Begin Dataset section

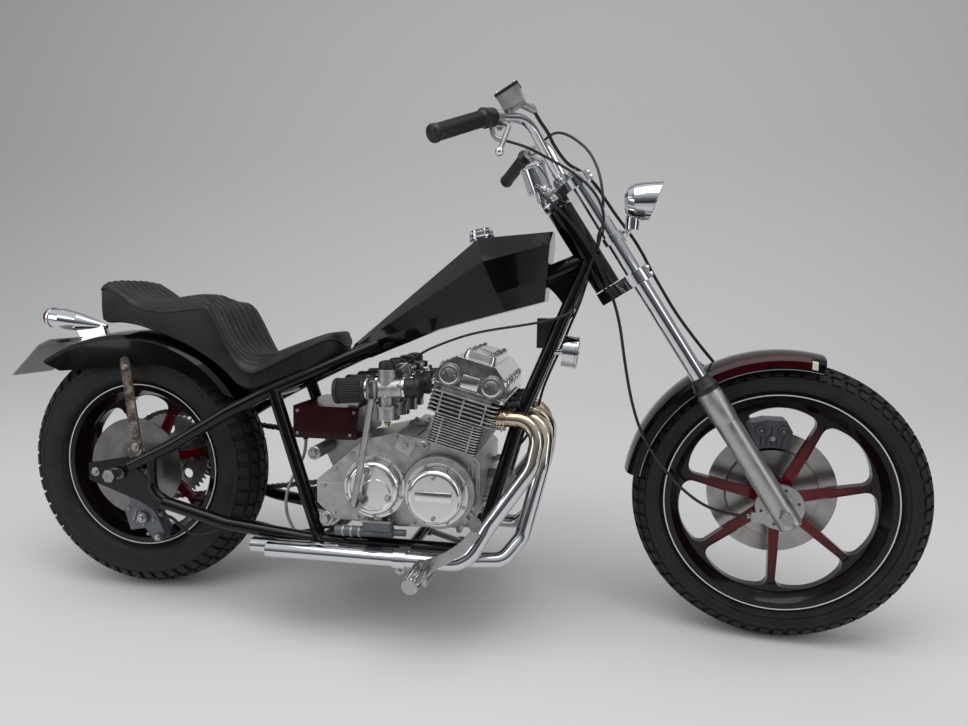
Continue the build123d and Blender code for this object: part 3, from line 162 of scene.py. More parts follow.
def make_world():
    world = bpy.data.worlds.new("studio")
    bpy.context.scene.world = world
    world.use_nodes = True
    tree = world.node_tree
    background = tree.nodes["Background"]
    looking = tree.nodes.new("ShaderNodeTexCoord")
    parts = tree.nodes.new("ShaderNodeSeparateXYZ")
    ramp = tree.nodes.new("ShaderNodeValToRGB")
    tree.links.new(looking.outputs["Generated"], parts.inputs[0])
    tree.links.new(parts.outputs["Z"], ramp.inputs["Fac"])
    ramp.color_ramp.elements[0].color = (0.05, 0.05, 0.055, 1)
    ramp.color_ramp.elements[1].color = (0.93, 0.95, 1, 1)
    ramp.color_ramp.elements[1].position = 0.75
    ramp.color_ramp.elements.new(0.3).color = (0.2, 0.205, 0.22, 1)
    tree.links.new(ramp.outputs["Color"], background.inputs["Color"])
    background.inputs["Strength"].default_value = WORLD_STRENGTH


# %% Lamps
def make_lamp(name, place, aim, size, power):
    lamp = bpy.data.lights.new(name, "AREA")
    lamp.shape = "RECTANGLE"
    lamp.size, lamp.size_y = size
    lamp.energy = power
    holder = bpy.data.objects.new(name, lamp)
    bpy.context.scene.collection.objects.link(holder)
    holder.location = place
    holder.rotation_mode = "QUATERNION"
    holder.rotation_quaternion = (Vector(aim) - Vector(place)).to_track_quat("-Z", "Y")


# %% Floor and backdrop
def make_stage():
    """A floor that curves up into a backdrop, a quarter round between two planes."""
    half, back, radius, height, steps = 9.0, 3.2, 1.4, 5.5, 16
    profile = [(-7.0, 0.0), (back - radius, 0.0)]
    for step in range(1, steps + 1):
        angle = math.pi / 2 * step / steps
        profile.append((back - radius + radius * math.sin(angle), radius - radius * math.cos(angle)))
    profile.append((back, height))
    shape = bpy.data.meshes.new("studio_floor")
    corners = [(x, y, z) for y, z in profile for x in (-half, half)]
    strips = [(2 * i, 2 * i + 1, 2 * i + 3, 2 * i + 2) for i in range(len(profile) - 1)]
    shape.from_pydata(corners, [], strips)
    shape.shade_smooth()
    floor = bpy.data.objects.new("studio_floor", shape)
    bpy.context.scene.collection.objects.link(floor)
    paper = bpy.data.materials.new("studio_paper")
    paper.use_nodes = True
    paper.node_tree.nodes["Principled BSDF"].inputs["Base Color"].default_value = PALE
    paper.node_tree.nodes["Principled BSDF"].inputs["Roughness"].default_value = 0.9
    shape.materials.append(paper)


make_world()
make_stage()
for lamp in LAMPS:
    make_lamp(*lamp)
bpy.context.scene.view_settings.view_transform = "Standard"

# %% [markdown]
# ## Finishes
#
# Every finish is a small node tree that reads the piece's own coordinates. A helper
# adds a node and wires its inputs in one call. Most finishes are then one recipe with
# other numbers: a noise that shifts the roughness as handling and polish do, a fine
# bump, a dark colour laid where two surfaces meet that is grime and painted shade both,
# and edges rounded by the light alone.

# %% Node helpers
def wire(tree, node, inputs):
    """Gives a node's inputs their values, or links where the value is a socket."""
    for key, value in inputs.items():
        if isinstance(value, bpy.types.NodeSocket):
            tree.links.new(value, node.inputs[key])
        else:
            node.inputs[key].default_value = value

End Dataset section

*Exercise objective*
Print only the lines that run from the start of the listing to the line bearing "holder.rotation_quaternion = (Vector(aim)"; please keep the first line and that last one, exactly as they appear.

*Full response*
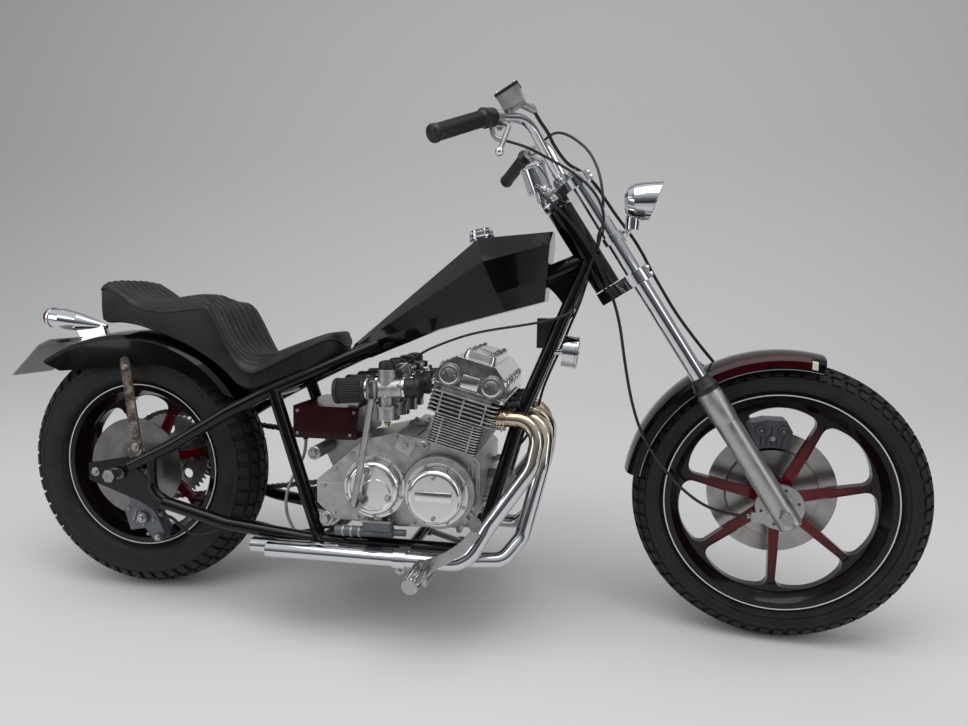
Continue the build123d and Blender code for this object: part 3, from line 162 of scene.py. More parts follow.
def make_world():
    world = bpy.data.worlds.new("studio")
    bpy.context.scene.world = world
    world.use_nodes = True
    tree = world.node_tree
    background = tree.nodes["Background"]
    looking = tree.nodes.new("ShaderNodeTexCoord")
    parts = tree.nodes.new("ShaderNodeSeparateXYZ")
    ramp = tree.nodes.new("ShaderNodeValToRGB")
    tree.links.new(looking.outputs["Generated"], parts.inputs[0])
    tree.links.new(parts.outputs["Z"], ramp.inputs["Fac"])
    ramp.color_ramp.elements[0].color = (0.05, 0.05, 0.055, 1)
    ramp.color_ramp.elements[1].color = (0.93, 0.95, 1, 1)
    ramp.color_ramp.elements[1].position = 0.75
    ramp.color_ramp.elements.new(0.3).color = (0.2, 0.205, 0.22, 1)
    tree.links.new(ramp.outputs["Color"], background.inputs["Color"])
    background.inputs["Strength"].default_value = WORLD_STRENGTH


# %% Lamps
def make_lamp(name, place, aim, size, power):
    lamp = bpy.data.lights.new(name, "AREA")
    lamp.shape = "RECTANGLE"
    lamp.size, lamp.size_y = size
    lamp.energy = power
    holder = bpy.data.objects.new(name, lamp)
    bpy.context.scene.collection.objects.link(holder)
    holder.location = place
    holder.rotation_mode = "QUATERNION"
    holder.rotation_quaternion = (Vector(aim) - Vector(place)).to_track_quat("-Z", "Y")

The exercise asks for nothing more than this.